Le phénomène va s’accentuer car les immigrés originaires d’Europe sont plus âgés que ceux nés en Inde et en Chine. De plus, selon l’étude, « le vivier croissant d’étudiants bien formés et de professionnels qualifiés dans les pays en développement devrait entraîner une hausse de la part d’immigrés venant de ces régions, accentuant la diversité de la population immigrée en Australie ».

Cette forte immigration, qui s’appuie sur deux systèmes complémentaires – visas temporaires et installations permanentes – n’est pas toujours vue d’un bon œil.
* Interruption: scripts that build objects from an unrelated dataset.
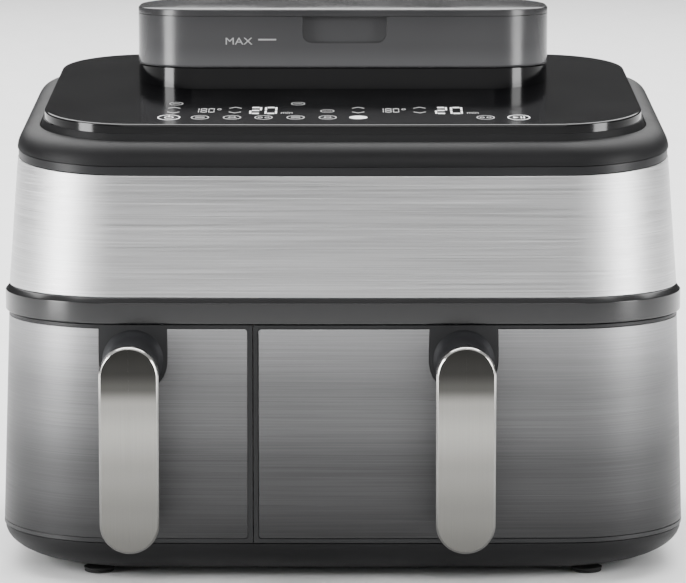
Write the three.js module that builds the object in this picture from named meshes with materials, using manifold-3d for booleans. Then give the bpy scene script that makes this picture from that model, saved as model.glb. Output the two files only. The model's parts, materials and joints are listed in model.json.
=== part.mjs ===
// Dual-drawer air fryer with a steam water tank on top.
// Millimetres, +Z up, the front faces -Y. The origin is on the table, under the middle of the whole object.

import * as THREE from 'three';
import { mergeVertices } from 'three/addons/utils/BufferGeometryUtils.js';
import Module from 'manifold-3d';

const wasm = await Module();
wasm.setup();

// ---------------------------------------------------------------- driving dimensions

const GAP = 0.3; // between pieces that touch
const SEAM = 0.5; // visible joint line between mouldings
const WIDTH = 448.4;
const BODY_DEPTH = 335;
const HANDLE_REACH = 48;
const CORNER_RADIUS = 78;
const CORNER_SHARPENING = 0.63; // how much of an inset comes off the corner radius
const FRONT_BULGE = 4.5;
const CORNER_STEPS = 6;
const FRONT_STEPS = 4;

const FOOT_HEIGHT = 3.2;
const FOOT_RADIUS = 10;
const FOOT_INSET_X = 65;
const FOOT_INSET_Y = 42;
const BASE_HEIGHT = 23; // from the feet to the drawer seam
const BASE_TUCK = 45; // how far the bottom curves in
const BASE_WALL = 2.6;
const DRAWER_HEIGHT = 141;
const BAND_HEIGHT = 17;
const UPPER_HEIGHT = 77.3;
const TRIM_HEIGHT = 5.9;
const SHOULDER_HEIGHT = 16;
const PLATE_SKIRT = 7.6;
const PLATE_INSET = 28.6;
const PLATE_WALL = 3;
const LOWER_LEAN = THREE.MathUtils.degToRad(1.9);
const TOP_TILT = THREE.MathUtils.degToRad(5.2);
const UPPER_FOOT_INSET = 5.1; // upper wall where it meets the band
const UPPER_HEAD_INSET = 11.4; // upper wall where it meets the trim
const BAND_INSET = 2.5;
const WRAP_DEPTH = 75; // how far the metal skins reach round the sides
const HOUSING_WALL = 2.5;
const SKIN = 1;

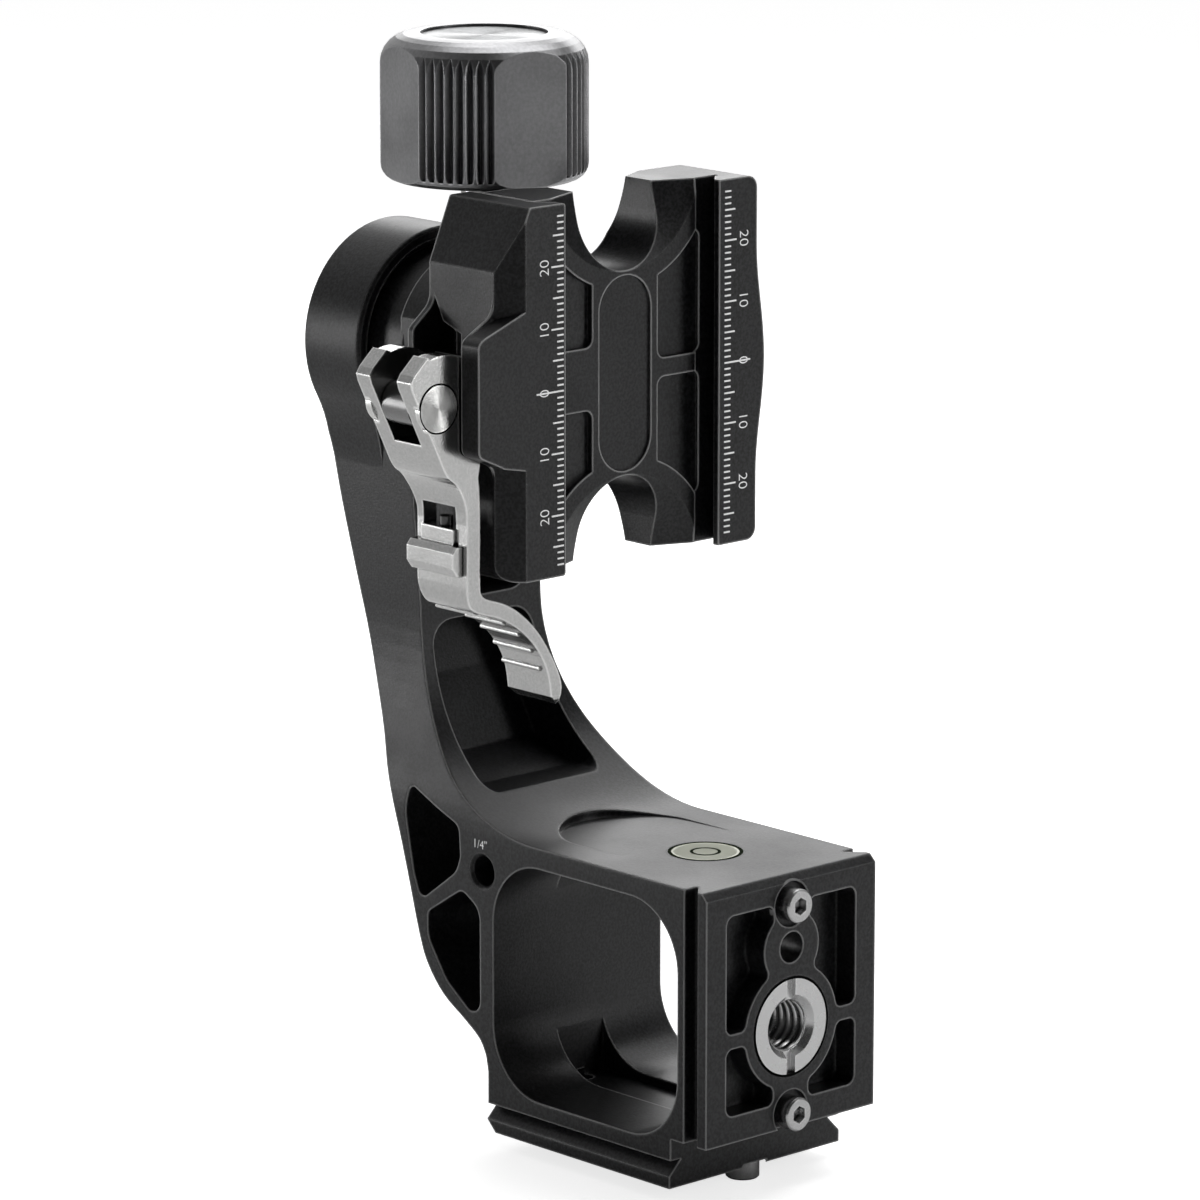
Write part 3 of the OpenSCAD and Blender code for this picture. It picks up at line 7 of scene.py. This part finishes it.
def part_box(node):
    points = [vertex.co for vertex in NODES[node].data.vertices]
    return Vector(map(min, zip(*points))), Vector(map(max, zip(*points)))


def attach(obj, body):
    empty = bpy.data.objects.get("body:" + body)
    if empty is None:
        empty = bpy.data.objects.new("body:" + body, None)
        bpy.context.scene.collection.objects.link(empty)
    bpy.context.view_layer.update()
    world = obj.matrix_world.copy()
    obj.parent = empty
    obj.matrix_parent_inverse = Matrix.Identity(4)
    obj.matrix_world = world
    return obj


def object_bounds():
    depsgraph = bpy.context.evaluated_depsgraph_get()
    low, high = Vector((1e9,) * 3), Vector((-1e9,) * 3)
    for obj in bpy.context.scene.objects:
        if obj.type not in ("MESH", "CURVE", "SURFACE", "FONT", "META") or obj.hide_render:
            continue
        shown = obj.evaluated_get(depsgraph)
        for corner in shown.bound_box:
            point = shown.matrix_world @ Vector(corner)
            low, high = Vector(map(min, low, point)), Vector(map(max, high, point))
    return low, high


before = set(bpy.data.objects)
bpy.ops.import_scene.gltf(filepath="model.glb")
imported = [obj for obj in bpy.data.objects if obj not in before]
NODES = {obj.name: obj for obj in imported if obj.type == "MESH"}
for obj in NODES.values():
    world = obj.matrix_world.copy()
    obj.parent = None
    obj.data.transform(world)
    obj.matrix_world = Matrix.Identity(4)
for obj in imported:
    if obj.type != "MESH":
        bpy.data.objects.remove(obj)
CAD_BOX = [list(corner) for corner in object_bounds()]

MM = 0.001
SCENE = bpy.context.scene
TILT_Z = 125.4 * MM
IMAGE_PX = 1200
ARM_W = 37.5 * MM

# Studio: camera, floor, backdrop and lamps
CAMERA_AT = Vector((735.83, -695.38, 314.07)) * MM
CAMERA_TURN = 47.197
CAMERA_DROP = 12.498
FOCAL_PX = 6461.6
SENSOR_MM = 36.0
NEAREST_SEEN = 10 * MM
FLOOR_HALF = 1500 * MM
FLOOR_WHITE = 0.9
FLOOR_GLOW = 0.75
# Strength of the studio's dark and lit halves, and the way to the lit one: back, left and up
STUDIO_DARK = 0.06
STUDIO_LIT = 0.75
LIT_WAY = Vector((-0.80, 0.45, 0.40)).normalized()
# Cosines of the angle from that way between which the dark half turns into the lit one
DARK_COSINE = 0.1
LIT_COSINE = 0.9
# Soft boxes: place, aim and size in metres, and watts
LAMPS = {
    "top_box": ((-0.10, 0.25, 0.75), (-0.02, 0, 0.1), (0.7, 0.5), 3.4),
    "back_box": ((-0.45, 0.62, 0.42), (0.01, 0, 0.05), (0.7, 0.35), 1.8),
    "left_strip": ((-0.60, -0.50, 0.12), (-0.03, 0, 0.11), (0.16, 0.26), 0.8),
    "right_strip": ((0.70, 0.45, 0.25), (0, 0, 0.1), (0.16, 0.7), 1.3),
    "front_box": ((0.25, -0.8, 0.5), (0, 0, 0.1), (0.5, 0.4), 0.12),
}

# Finishes: widths of the painted edge highlights, the lathe's marks, the bush's thread of 16 turns an
# inch, the share of colour left where shade is painted into creases and the lightest colour of a metal's
# painted edge highlight
EDGE_HIGHLIGHT_W = 0.4 * MM
TURNED_EDGE_HIGHLIGHT_W = 0.3 * MM
TURNED_EDGE = 0.15 * MM
TURNED_PITCH = 0.16 * MM
TURNED_DEPTH = 0.006 * MM
TURNED_SHEEN = 0.85
THREAD_PITCH = 25.4 / 16 * MM
THREAD_R = 4 * MM
CREASE_SHADE_KEEPS = 0.12
HIGHLIGHT_TOP = 0.95
MATT_IOR = 1.08
EDGE_SAMPLES = 4
# Samples of the occlusion that masks the painted edge highlights and the painted shade in creases
PAINTED_LIGHT_SAMPLES = 6
# Openness, from 0 in a corner to 1 on a flat, between which a painted edge highlight or the painted shade
# in a seam fades out
EDGE_HIGHLIGHT_FADE = (0.62, 0.86)
CREASE_SHADE_FADE = (0.45, 0.85)

# Markings: thickness, share of a letter's size that a capital fills, how far the strokes' edges
# are drawn in, heights and places
MARK_T = 0.03 * MM
CAPITAL_SHARE = 0.70
STROKE_INSET = 0.035 * MM
DIGIT_H = 1.95 * MM
JAW_DIGIT_Y = -21.2 * MM
BED_DIGIT_Y = 22.2 * MM
DIGIT_STEP = 10
THREAD_MARK_H = 1.5 * MM
THREAD_MARK = (-23.5 * MM, -ARM_W / 2, 47.9 * MM)
RING_SIDES = 96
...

Les nouveaux venus sont accusés de prendre le travail des Australiens et les Chinois sont régulièrement accusés de faire flamber les prix de l’immobilier à Sydney et à Melbourne.

Durcir davantage l’accès à la nationalité

Mardi 13 juin, le premier ministre australien, Malcolm Turnbull, a demandé aux immigrés de devenir « des patriotes australiens » engagés dans la défense des valeurs du pays. Le gouvernement conservateur doit présenter cette semaine un projet de loi au Parlement afin de restreindre l’accès à la nationalité.

Si la loi est votée, le niveau du test d’anglais que doivent réussir les migrants sera rehaussé. Les prétendants à la nationalité seront également notés sur leur connaissance des valeurs nationales et devront prouver leur intégration dans la société, en montrant notamment qu’ils ont un emploi. Il leur faudra avoir résidé au moins quatre ans de manière permanente sur l’île, contre un an jusqu’à présent.

Tom Wilson ne pense pas qu’il s’agisse d’un tournant dans la politique australienne car, dit-il, « le débat sur la nationalité revient périodiquement ». En fait, le modèle australien est déjà très sélectif : il faut remplir des critères d’âge et de qualification pour venir dans le pays. Cependant, si l’immigration est très contrôlée, « elle joue un rôle important dans la société et l’économie et cela marche bien ». « La population d’origine étrangère va sans aucun doute encore augmenter dans les prochaines années », conclut d’ailleurs l’étude.